O tema deve mais uma vez rachar o plenário do Supremo, opondo de um lado o grupo dos legalistas – que defendem uma resposta rápida da Justiça no combate à corrupção – e, de outro, os garantistas – chamados assim por destacar o princípio constitucional da presunção de inocência e os direitos fundamentais dos presos.
Revisão
A expectativa dentro do STF é a de que a atual posição do Supremo (que permite a prisão após condenação em segunda instância) seja revista. A dúvida é saber se prevaleceria o entendimento de que pessoas condenadas pela Justiça podem aguardar em liberdade até o esgotamento de todos os recursos (o “trânsito em julgado”, em juridiquês) ou até uma decisão do Superior Tribunal de Justiça (STJ), que funciona como uma espécie de terceira instância.

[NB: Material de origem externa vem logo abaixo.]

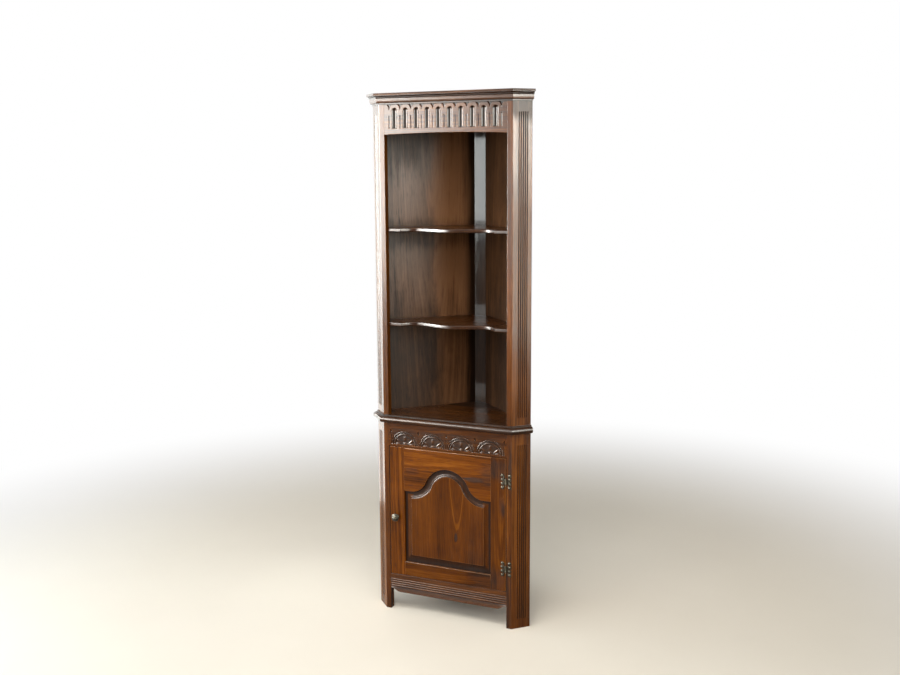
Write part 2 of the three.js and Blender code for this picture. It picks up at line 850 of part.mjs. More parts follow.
function hingePin() {
  const end = barrelLength / 2 + knuckleGap;
  return turned([
    point(0, -end - pinHeadHeight),
    point(pinHeadRadius, -end - pinHeadHeight / 2),
    point(pinHeadRadius, -end),
    point(pinRadius, -end),
    point(pinRadius, end),
    point(pinHeadRadius, end),
    point(pinHeadRadius, end + pinHeadHeight / 2),
    point(0, end + pinHeadHeight),
  ], 16);
}

function hingeScrew() {
  return turned([
    point(0, -screwLength),
    point(screwRadius, -screwLength + screwRadius),
    point(screwRadius, 0),
    point(screwHeadRadius, 0),
    point(screwHeadRadius, screwHeadHeight / 2),
    point(0, screwHeadHeight),
  ], 12).rotateX(Math.PI / 2);
}

// Both leaves, the pin and the screws of one hinge. The holes for the screws are in the wood.
function addHinge(fixed, moving, label, height) {
  const third = barrelLength / 3;
  const outer = [[-barrelLength / 2, -third / 2 - knuckleGap], [third / 2 + knuckleGap, barrelLength / 2]];
  const middle = [[-third / 2, third / 2]];
  const frameLeaf = fromSolid(hingeLeaf(outer, middle));
  const doorLeaf = fromSolid(hingeLeaf(middle, outer)).rotateY(Math.PI);
  const place = (mesh, x, y, z) => mesh.position.set(hingeX + x, y, height + z);
  place(piece(fixed, `${label}_hinge_frame_leaf`, frameLeaf, materials.brass), 0, hingeY, 0);
  place(piece(moving, `${label}_hinge_door_leaf`, doorLeaf, materials.brass), 0, hingeY, 0);
  place(piece(fixed, `${label}_hinge_pin`, hingePin(), materials.brass), 0, hingeY, 0);
  const holders = [[fixed, 'frame', 1], [moving, 'door', -1]];
  for (const [holder, member, side] of holders) {
    leafScrewPlaces.forEach((z, i) => {
      const name = `${label}_hinge_${member}_screw_${i + 1}`;
      const screw = piece(holder, name, hingeScrew(), materials.brass);
      place(screw, side * lobeReach, -leafThickness, z);
    });
  }
}

const hingeHeights = { upper: doorTop - hingeInset, lower: doorBottom + hingeInset };

// Screw holes for the hinges, bored into a stile of the door or of the frame.
function boredForHinges(stile, side) {
  let bored = solid(stile);
  for (const height of Object.values(hingeHeights)) {
    for (const z of leafScrewPlaces) {
      const hole = depthBar(screwRadius + screwHolePlay, -cutOverrun, screwLength, 12);
      hole.translate(hingeX + side * lobeReach, 0, height + z);
      bored = bored.subtract(solid(hole));
    }
  }
  return fromSolid(bored);
}

// A block behind the frieze carries the catch, which meets a plate on the back of the door.
function addCatch(fixed, moving) {
  const x = -doorHalf + catchInset;
  const bottom = lowerHeight - lowerFriezeHeight;
  const blockBack = railThickness + catchBlockDepth;
  const blockGeometry = block(x - catchBlockLength / 2, x + catchBlockLength / 2, railThickness,
    blockBack, bottom, bottom + catchBlockHeight);
  piece(fixed, 'catch_block', blockGeometry, materials.oakInside);
  const plateBack = doorThickness + catchPlateThickness;
  const catchFront = plateBack + catchFaceGap;
  const catchGeometry = block(x - catchLength / 2, x + catchLength / 2, catchFront,
    catchFront + catchDepth, bottom - catchHeight, bottom);
  piece(fixed, 'magnetic_catch', catchGeometry, materials.plastic);
  const plateTop = doorTop - catchEdge;
  const plate = block(x - catchPlateLength / 2, x + catchPlateLength / 2, doorThickness,
    plateBack, plateTop - catchPlateHeight, plateTop);
  piece(moving, 'catch_plate', plate, materials.steel);
}

function buildCupboard() {
  const cupboard = new THREE.Group();
  cupboard.position.y = (topOverhang - backFace) / 2;
  const lower = new THREE.Group();
  const upper = new THREE.Group();
  upper.position.z = lowerHeight + waistThickness;
  cupboard.add(lower, upper);

  addUpright(lower, 'lower', lowerHeight, lowerReedFoot, lowerReedHead, backPanelLift);
  addLowerFrieze(lower);
  addPlinth(lower);
  addFloor(lower);
  addWaist(lower);

  addUpright(upper, 'upper', upperHeight, upperReedFoot, upperReedHead, 0);
  addUpperFrieze(upper);
  addCornice(upper);
  addTopBoard(upper);
  piece(upper, 'middle_shelf', shelf(middleShelfTop), materials.oak);
  piece(upper, 'upper_shelf', shelf(upperShelfTop), materials.oak);

  const door = addDoor(lower);
  for (const [label, height] of Object.entries(hingeHeights)) {
    addHinge(lower, door, label, height);
  }
  const frameStile = lower.getObjectByName('lower_stile_right');
  frameStile.geometry = boredForHinges(frameStile.geometry, 1);
  const doorStileMesh = door.getObjectByName('door_stile_right');
  doorStileMesh.geometry = boredForHinges(doorStileMesh.geometry, -1);
  addCatch(lower, door);
  return cupboard;
}

export default buildCupboard();
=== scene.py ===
import json
import math

import bpy
import numpy as np
from mathutils import Matrix, Vector


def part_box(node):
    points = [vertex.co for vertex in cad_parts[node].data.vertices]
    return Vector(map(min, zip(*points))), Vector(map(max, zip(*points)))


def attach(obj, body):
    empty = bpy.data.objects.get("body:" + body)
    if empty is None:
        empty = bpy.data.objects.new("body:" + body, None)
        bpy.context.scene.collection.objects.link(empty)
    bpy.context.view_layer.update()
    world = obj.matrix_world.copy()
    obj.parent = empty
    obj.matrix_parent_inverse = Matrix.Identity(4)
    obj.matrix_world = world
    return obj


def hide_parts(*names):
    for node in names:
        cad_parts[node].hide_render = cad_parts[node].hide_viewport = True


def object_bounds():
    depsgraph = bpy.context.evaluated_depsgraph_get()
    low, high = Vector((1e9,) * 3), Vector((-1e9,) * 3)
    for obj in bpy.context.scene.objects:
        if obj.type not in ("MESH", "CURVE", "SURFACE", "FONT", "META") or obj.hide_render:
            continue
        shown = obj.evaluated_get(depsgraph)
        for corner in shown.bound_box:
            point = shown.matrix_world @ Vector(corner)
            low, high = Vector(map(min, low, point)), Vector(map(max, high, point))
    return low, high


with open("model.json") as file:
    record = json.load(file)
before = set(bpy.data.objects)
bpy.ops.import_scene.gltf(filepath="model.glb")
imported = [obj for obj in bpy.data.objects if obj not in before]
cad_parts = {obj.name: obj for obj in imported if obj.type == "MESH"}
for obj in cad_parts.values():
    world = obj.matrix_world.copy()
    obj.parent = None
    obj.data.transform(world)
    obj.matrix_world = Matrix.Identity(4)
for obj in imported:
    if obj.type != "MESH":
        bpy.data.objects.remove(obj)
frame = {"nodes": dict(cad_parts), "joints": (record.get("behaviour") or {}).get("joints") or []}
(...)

A tese do STJ foi defendida em pelo menos duas ocasiões distintas pelo próprio Toffoli. O ministro Gilmar Mendes, que votou nesse sentido ao analisar um habeas corpus de Lula em abril do ano passado, já avisou que vai mudar de lado e migrar para a corrente “garantista”, pelo trânsito em julgado.
Impacto
Além de Lula, cerca de 4,8 mil presos podem ser beneficiados com uma mudança de entendimento do Supremo sobre o tema, de acordo com o Conselho Nacional de Justiça (CNJ). De 2016 para cá, o STF já entendeu em quatro julgamentos que é possível a prisão após condenação em segunda instância – a última delas foi na análise de um habeas corpus do petista, que acabou negado pelo apertado placar de 6 a 5. Faltava, no entanto, o julgamento de mérito das três ações, formando o entendimento que deve ser aplicado para todas as instâncias judiciais do País.
A execução antecipada de pena era permitida até 2009, quando o STF mudou de jurisprudência para admitir a prisão apenas depois do esgotamento de todos os recursos (o “trânsito em julgado”). Em 2016, a Corte voltou a admitir a medida, considerada fundamental por procuradores e juízes na punição de criminosos do colarinho branco.
A sessão desta quinta-feira será dominada por sustentações orais da Procuradoria-Geral da República, Advocacia-Geral da União (AGU), de entidades e dos autores das três ações que pretendem barrar a execução antecipada de pena – o Conselho Federal da Ordem dos Advogados do Brasil (OAB), Patriota e o PCdoB.
O voto do relator, ministro Marco Aurélio Mello, só deve ser lido na próxima quarta-feira, em sessão extraordinária convocada para o período da manhã. Depois dele, se posicionarão os outros 10 integrantes da Corte, em uma discussão que deve se estender por ao menos três sessões plenárias.